Indissoluble amant

Rarement mais c’est à chaque fois remarquable, Kan Takahama, utilise dans ses cases le procédé photographique du flou, usant du champ et du contrechamp. Ainsi lorsque l’amant attend la jeune fille dans sa voiture à la sortie de sa pension, le point est fait sur la seconde, tandis que lui, apparaît comme un peu moins net. L’astuce est artificielle mais originale. « L’amant », le fameux roman autobiographique de Marguerite Duras qui obtint le prix Goncourt en 1984, vient de sortir en bande dessinée. Il y a donc eu le roman, l’adaptation de Jean-Jacques Annaud en 1992, une nouvelle version par Marguerite Duras intitulée « L’amant de la Chine du Nord » destinée à redresser et enrichir les faits, et sans compter une pièce de théâtre réalisée en 2011.

Il est étonnant qu’une histoire somme toute banale, produise autant d’effets concentriques. En outre compte tenu du débat actuel sur  l’âge à partir duquel il est possible de consentir à une relation charnelle, ce dernier écho en bande dessinée sonne différemment par rapport aux années quatre-vingt. Car la jeune fille qui effectue sur un bac la traversée du Mékong pour aller à Saïgon où se trouve son école, cherche non seulement à franchir une série d’interdits, mais, en se livrant à ce riche Chinois à la beauté banale rencontré sur le bateau, elle s’intéresse aussi à son argent dans la mesure où sa famille vit pauvrement. En 2020, cela fait beaucoup à ingurgiter. D’autant que l’auteur est une femme, une mangaka japonaise née en 1977 à Amakusa, préfecture de Kumamoto. Par mangaka, il faut entendre auteur de mangas et donc de bandes dessinées. L’idée lui a été soumise à Paris par les éditions Rue de Sèvres.
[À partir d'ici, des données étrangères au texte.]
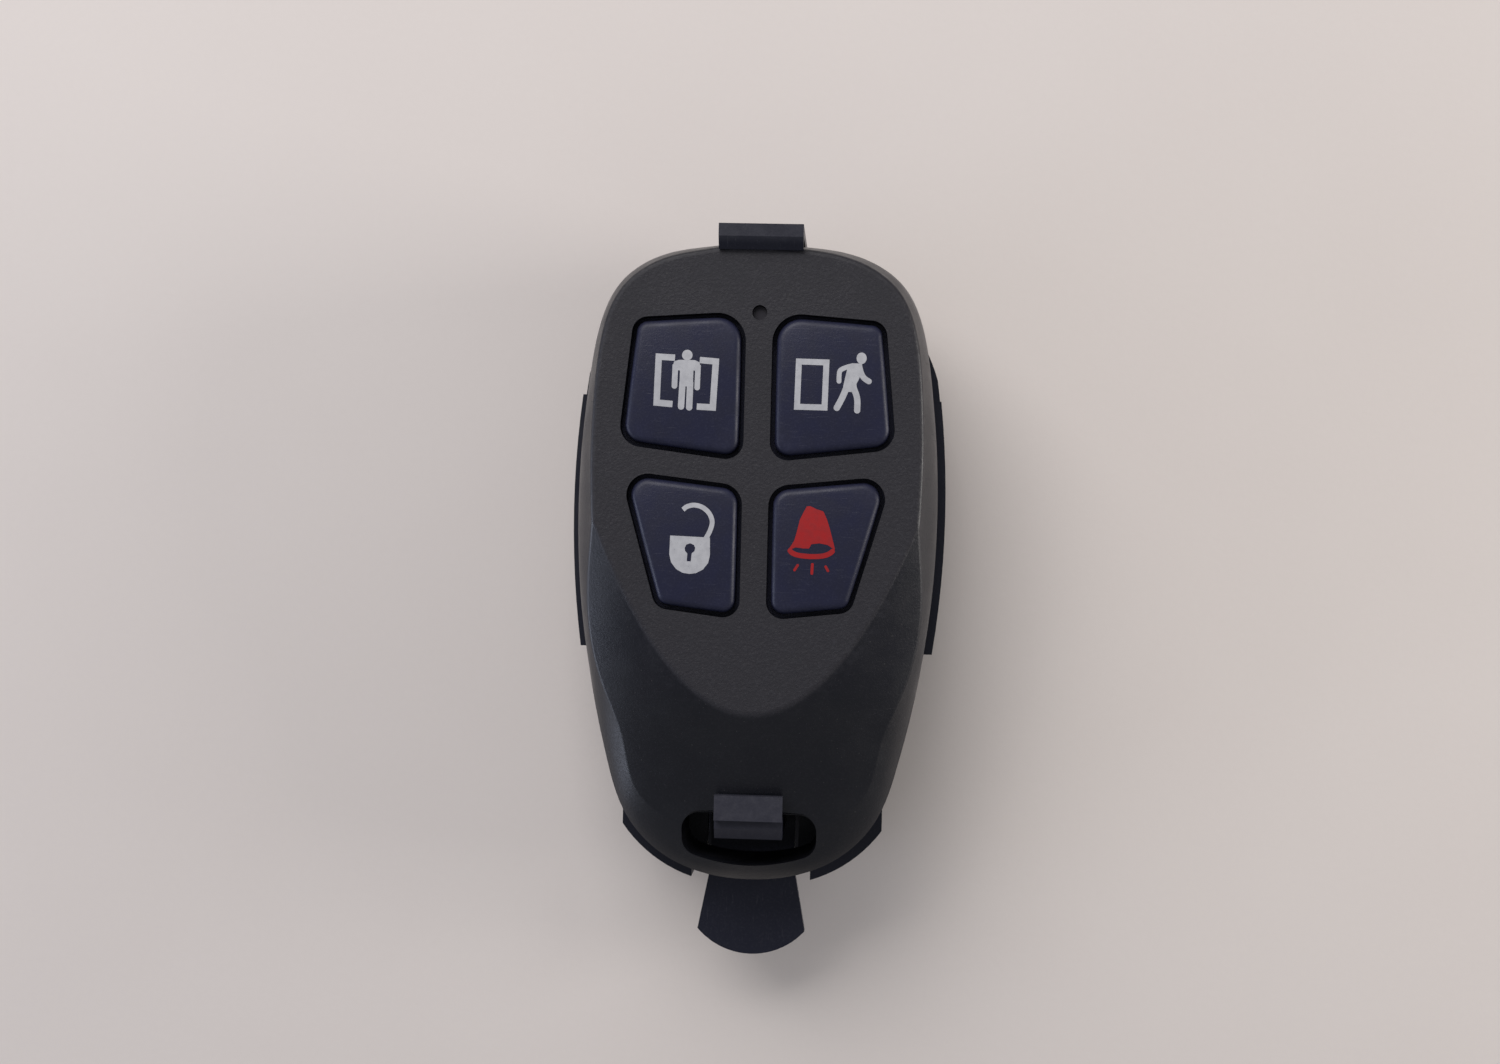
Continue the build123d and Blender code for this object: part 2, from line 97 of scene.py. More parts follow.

Avant de parcourir cet album aux couleurs délicates, aux scènes sensuelles à la fois franches et pudiques, il n’est pas inutile de lire la note d’intention de Kan Takahama. laquelle annonce d’emblée avoir d’abord lu le roman comme beaucoup d’adolescentes aimant la littérature, par curiosité irrépressible sur cet acte d’amour physique qui libère radicalement de l’innocence. En mai 2018, elle est partie au Vietnam à des fins documentaires. Elle a vu l’école, le pensionnat, le quartier de Cholon où se trouvait la garçonnière du Chinois, le lieu où se situait à Sadec, la maison familiale de Marguerite Duras et bien entendu le fleuve Mékong dont la seule sonorité constitue en soi une invitation au rêve et au voyage. Kan Takahama a « arpenté les rues et les ruelles » qui font la géographie de l’histoire. Et elle a évidemment lu le tryptique formé de « L’amant », « L’amant de la Chine du Nord » et « Un barrage contre le Pacifique » qui forment à eux trois le substrat d’une affaire dont on a semble-t-il, pas fini de faire le tour. L’amant est indissoluble. Kan Takahama dit avoir éprouvé le besoin de créer quelques dialogues, lesquels ne trahissent en rien le ton si particulier, monocorde, sobre, de l’écriture durassienne. La personnalité de la jeune fille, terre à terre, provocante, un brin manipulatrice est également bien fidèle au roman d’origine. Avec ses nattes, chapeau et robe légère, elle affronte la vie avec une détermination que son existence familiale a rendu prématurée.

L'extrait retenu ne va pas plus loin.